## Exercise prompt
Lines from the one containing "for slot in" through the last line of the data are to be repeated word for word, both ends included.

## Material
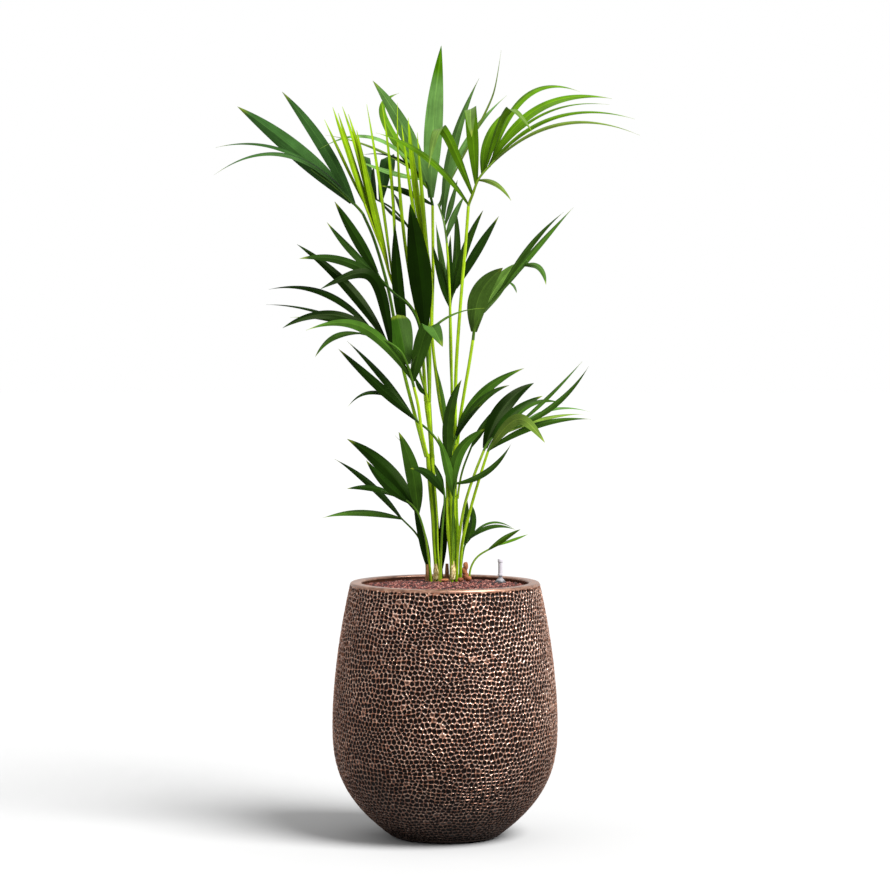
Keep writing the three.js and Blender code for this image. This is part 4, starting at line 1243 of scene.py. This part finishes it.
# %% Blades
BLADES = {
    "upper_left": [
        [(-220, 1405), (-260, 1438), (-292, 1460)], 105, 120, 3.2, 2, "cool",
        (0.2, -283, 1538, -354, 1628, 28, 60), (0.24, -350, 1522, -451, 1596, 41, -70),
        (0.08, -385, 1494, -502, 1448, 10, 50), (0.3, -385, 1511, -499, 1507, 9, -60),
    ],
    "back_left": [
        [(-80, 1335), (-115, 1375), (-152, 1396)], 130, 200, 3, 2, "dark dark cool dark cool",
        (0.35, -112, 1362, -144, 1394, 8, 30), (0.44, -99, 1384, -112, 1408, 8, -60),
        (0.9, -124, 1488, -112, 1452, 27, -60, 3), (0.97, -155, 1430, -155, 1467, 11, 50),
        (0.99, -174, 1488, -160, 1450, 20, -90, 3),
    ],
    "tall_back": [
        [(-31, 1400), (-39, 1430), (-52, 1446)],
        150, 160, 3.2, 2, "dark crest fresh sage sage olive sage dark",
        (0.03, -85, 1412, -138, 1424, 14, 50), (0.25, -25, 1560, -8, 1728, 41, -60),
        (0.5, -134, 1600, -100, 1625, 20, -90, 2), (0.68, -100, 1568, -157, 1652, 33, 60),
        (0.84, -125, 1456, -196, 1482, 11, 40), (0.9, -140, 1500, -260, 1534, 6, -90),
        (0.95, -160, 1530, -271, 1505, 9, 80), (0.99, -120, 1490, -185, 1490, 5, 30),
    ],
    "pale_back": [
        [(0, 1332), (-6, 1360), (-15, 1385)], 92, 104, 2.6, 2, "sage sage sage sage olive",
        (0.14, 20, 1362, 42, 1402, 14, 15), (0.43, 14, 1390, 27, 1437, 12, 10),
        (0.6, 18, 1512, 74, 1657, 22, 60), (0.91, 44, 1516, 134, 1620, 14, -70),
        (0.99, 106, 1629, 122, 1718, 5, -100, 6),
    ],
    "dark_fan": [
        [(14, 1180), (24, 1203)], 118, 126, 3, 2.2, "dark green dark green green dark",
        (0.06, -10, 1230, -26, 1296, 14, 10), (0.17, -6, 1260, -20, 1346, 14, -60),
        (0.31, 11, 1245, 12, 1317, 14, -20), (0.53, 25, 1285, 22, 1376, 17, -70),
        (0.74, 42, 1284, 83, 1371, 18, 60), (0.98, 68, 1282, 117, 1358, 20, -60),
    ],
    "arching_right": [
        [(60, 1405), (74, 1440), (108, 1479)],
        30, 0, 3.4, 2, "fresh fresh fresh olive fresh fresh olive fresh fresh fresh fresh",
        (0.02, -50, 1494, -150, 1539, 14, 80), (0.23, -10, 1548, -36, 1462, 20, 100, 2.5),
        (0.44, 56, 1590, 58, 1530, 26, 110, 3), (0.52, 104, 1432, 144, 1392, 11, 60),
        (0.66, 99, 1539, 145, 1591, 19, -60), (0.72, 143, 1589, 192, 1538, 13, 60, 2.5),
        (0.7, 240, 1556, 423, 1534, 8, 90), (0.78, 222, 1584, 357, 1600, 6, -60),
        (0.75, 242, 1574, 412, 1569, 9, 40), (0.84, 212, 1597, 363, 1613, 19, -90),
        (0.9, 190, 1628, 293, 1628, 13, -130),
    ],
    "spear_left": [
        [(-66, 1148), (-110, 1205), (-135, 1280), (-175, 1385)], 52, 40, 3.4, 2.6, "lime",
        (0.5, -172, 1452, -210, 1580, 13, 4), (0.6, -160, 1400, -192, 1545, 13, 8),
        (0.66, -186, 1436, -232, 1582, 12, -5), (0.02, -85, 1290, -103, 1604, 7, 30),
        (0.4, -112, 1390, -138, 1608, 7, 30), (0.43, -140, 1420, -170, 1601, 7, -30),
        (0.78, -181, 1465, -223, 1596, 10, -20), (0.94, -208, 1490, -244, 1595, 10, 20),
        (0.99, -213, 1465, -262, 1568, 7, 0),
    ],
    "mid_left": [
        [(-125, 1205), (-139, 1220), (-148, 1236)], 0, -10, 3, 2.2, "dark",
        (0.35, -224, 1262, -317, 1266, 20, 60), (0.67, -202, 1282, -257, 1345, 16, -40),
        (0.98, -190, 1308, -240, 1390, 24, 40),
    ],
    "lower_left": [
        [(-80, 1029), (-98, 1065), (-140, 1092), (-188, 1104)],
        -10, -90, 3.2, 2, "green moss shade deep deep deep deep deep green green green",
        (0.07, -32, 1118, -5, 1074, 35, 75, 2.5), (0.18, 0, 1136, 86, 1158, 6, 20),
        (0.28, -94, 1092, -104, 1144, 54, -30, 0), (0.6, -170, 1233, -271, 1200, 25, 60, 2),
        (0.67, -207, 1200, -322, 1297, 23, -50), (0.74, -252, 1145, -354, 1115, 20, 50),
        (0.79, -268, 1193, -384, 1199, 14, -70), (0.86, -303, 1157, -390, 1166, 7, -20),
        (0.62, -240, 1131, -337, 1138, 9, 40), (0.1, -186, 1119, -303, 1110, 22, 145, 1.3),
        (0.99, -237, 1098, -283, 1052, 12, 40),
    ],
    "right": [
        [(65, 1116), (82, 1150), (120, 1192), (160, 1236), (179, 1262)],
        30, -40, 3.4, 2, "moss moss green green green green",
        (0.08, 78, 1192, 126, 1246, 44, 70, 1.5), (0.31, 118, 1212, 160, 1257, 34, -80),
        (0.72, 150, 1207, 156, 1191, 6, 40), (0.55, 197, 1308, 258, 1367, 12, 60),
        (0.94, 202, 1249, 220, 1209, 13, 70), (0.42, 195, 1285, 279, 1377, 14, -50),
    ],
    "thin_left": [
        [(-80, 935), (-104, 960), (-122, 971)], 36, 30, 2.6, 2, "dark",
        (0.05, -158, 1001, -232, 1069, 20, 60), (0.15, -154, 1028, -213, 1086, 14, -60),
        (0.7, -168, 974, -212, 943, 8, 50),
    ],
    "low_right_dark": [
        [(92, 862), (103, 876)], 0, 0, 3, 2.4, "deep dark",
        (0.15, 126, 940, 194, 995, 34, -70), (0.98, 150, 931, 213, 967, 20, -50),
    ],
    "low_right": [
        [(108, 869), (134, 890), (160, 901)], -30, -60, 3, 2, "green olive olive green green green sage",
        (0.03, 210, 906, 319, 916, 14, 60), (0.08, 160, 916, 218, 865, 24, 110, 2),
        (0.5, 222, 919, 303, 927, 8, -40), (0.66, 190, 950, 258, 950, 10, -60),
        (0.88, 222, 962, 299, 1042, 8, -60), (0.95, 250, 957, 313, 1031, 12, 50),
        (0.99, 240, 939, 316, 932, 6, 0),
    ],
}
RIB_TONES = {"lime": ("7a980e", "86a012"), "fresh": ("748f1c", "6c8c2c"), "sage": ("5f8030", "6a8a48")}
CARRIED_RIB = {"dark": ("1e3a0a", "18300a")}
GREEN_RIB = ("44641a", "34541c")
OWN_STALK = ("7c9a18", "486818", "34541c")


def blade(name, points, radii, tones, rows, first, number):
    """The rib as a thin limb, and a leaflet rooted in its middle for each row. The leaflets are
    numbered on from the number, and the last one's number is returned."""
    tones = tones.split() if " " in tones else [tones] * len(rows)
    carried = name.removesuffix("_frond") in BLADES
    ribs = RIB_TONES.get(tones[0], CARRIED_RIB.get(tones[0], GREEN_RIB) if carried else OWN_STALK)
    parts = [{**limb(points, radii, ribs, 40, 0.02, number, first, lead=first), "finish": 1}]
    roots, _ = smooth_path(points, [row[0] for row in rows], first)
    for number, (root, row, tone) in enumerate(zip(roots, rows, tones), number + 1):
        parts.append(leaflet(root, row, tone, number))
    put_piece(f"{name}_leaflets", joined(parts), [leaf, stalk], name, sharp=75)
    return number


leaflets = 0
for name, (places, start, end, neck_radius, end_radius, tones, *rows) in BLADES.items():
    place, way = neck_of[name]
    points = path_points([STALKS[name][0][-1], *places], start, end)
    points[0] = place + way * CLEAR
    radii = (neck_radius, end_radius)
    leaflets = blade(f"{name}_frond", points, radii, tones, rows, way, leaflets)
print("large fronds", len(BLADES), "with", leaflets, "leaflets")

# %% [markdown]
# The small fronds and single leaves are made the same way, but their stalk and blade are one
# piece that stands on the bed or on a stem. Their rows are like a blade's.

# %% Small fronds and single leaves
SMALL = {
    "centre_frond": [
        "green green green green dark",
        (0.49, 10, 930, 36, 1002, 25, 60), (0.6, -4, 960, -24, 1048, 10, -10),
        (0.94, 80, 958, 140, 990, 16, 70), (0.98, 82, 974, 172, 1027, 20, -10),
        (0.99, 50, 921, 79, 948, 8, 40),
    ],
    "spear_right": [
        "lime",
        (0.98, -60, 1400, -80, 1572, 15, 10), (0.9, -46, 1370, -60, 1540, 9, 14),
        (0.8, -72, 1400, -94, 1556, 9, 6),
    ],
    "broad_dark_leaf": ["deep", (0.98, -56, 1250, -76, 1385, 50, 10)],
    "upright_dark_leaf": [
        "dark deep",
        (0.1, -53, 984, -66, 1010, 10, 16), (0.98, -101, 1200, -109, 1341, 26, 0),
    ],
    "thin_right_leaf": ["green", (0.95, 82, 900, 101, 931, 14, 0)],
    "front_centre": [
        "green",
        (0.86, 4, 822, -16, 880, 19, 14), (0.93, 36, 852, 90, 896, 24, -6),
        (0.99, 85, 798, 145, 863, 13, 90),
    ],
    "front_dark": ["dark", (0.93, -38, 797, -75, 808, 18, 60), (0.99, -14, 797, -24, 820, 12, -6)],
    "low_left": [
        "dark green dark dark dark",
        (0.6, -62, 815, -110, 881, 8, -20), (0.62, -72, 806, -101, 888, 32, 50),
        (0.65, -132, 811, -214, 873, 33, -40), (0.74, -128, 775, -172, 826, 20, 50),
        (0.86, -160, 766, -214, 764, 13, -20),
    ],
    "far_left": [
        "green dark",
        (0.97, -185, 712, -268, 700, 14, 70), (0.99, -163, 774, -241, 829, 15, -60),
    ],
    "low_dark_leaf": ["dark", (0.9, -46, 648, -68, 724, 20, -10)],
    "middle_dark_leaf": ["deep", (0.9, -14, 650, -16, 716, 10, -6), (0.96, -5, 664, 1, 748, 20, -4)],
    "low_right_pair": [
        "green",
        (0.82, 45, 690, 49, 737, 15, 10), (0.88, 60, 692, 57, 731, 16, -20),
        (0.98, 100, 681, 154, 674, 9, 40), (0.99, 100, 690, 151, 676, 5, -30),
    ],
    "far_right": ["fresh", (0.8, 130, 656, 165, 675, 11, 40), (0.98, 144, 651, 181, 664, 6, -20)],
}
for name, (tones, *rows) in SMALL.items():
    *route, foot_radius, end_radius = SMALL_STALKS[name]
    radii = (foot_radius, end_radius)
    leaflets = blade(name, grown(*route), radii, tones, rows, UP, leaflets)
print("small fronds", len(SMALL), "and", leaflets, "leaflets in all")

# %% [markdown]
# Two dry stubs of old stalks stand in the granules by the stems.

# %% Old stubs
STUBS = {"old_stub_left": (-39, 64, 598, 2.6), "old_stub_middle": (4, 74, 600, 3.4)}
STUB_TAPER = np.array([1.4, 1.3, 0.9])
STUB_TONES = ("4a3a22", "6f5d38")
stub = Finish("old_stub")
dry = stub.fibres((1.0, 0.05, 1.0), 4.0)
stub.set(
    Base_Color=stub.ramp(dry, (0.3, "4a2a16"), (0.55, "84582e"), (0.75, "b09060")),
    Roughness=0.8,
)
stub.bump(dry, 0.6, 0.001)
for number, (name, (across, depth, top, radius)) in enumerate(STUBS.items()):
    foot = foot_on("bed", across, depth)
    end = seen(across, top, depth)
    points = [foot, (foot + end) / 2, end]
    skin = limb(points, radius * STUB_TAPER, STUB_TONES, 20, 0.14, 60 + number, UP)
    put_piece(f"{name}_dry", skin, [stub], name)
print("stubs", len(STUBS))

# %% [markdown]
# One CAD node keeps its shape: the growing medium, hidden under the granules. It takes a dark
# earthy finish on its own material slots.

# %% Hidden medium and its finish
earth = Finish("growing_medium_earth")
crumbs = earth.noise(earth.place(), 120.0, 4.0)
earth.set(Base_Color=earth.ramp(crumbs, (0.3, "1c130e"), (0.7, "3d2c22")), Roughness=0.95)
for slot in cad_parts["growing_medium"].material_slots:
    slot.material = earth.material

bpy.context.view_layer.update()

## The solution
for slot in cad_parts["growing_medium"].material_slots:
    slot.material = earth.material

bpy.context.view_layer.update()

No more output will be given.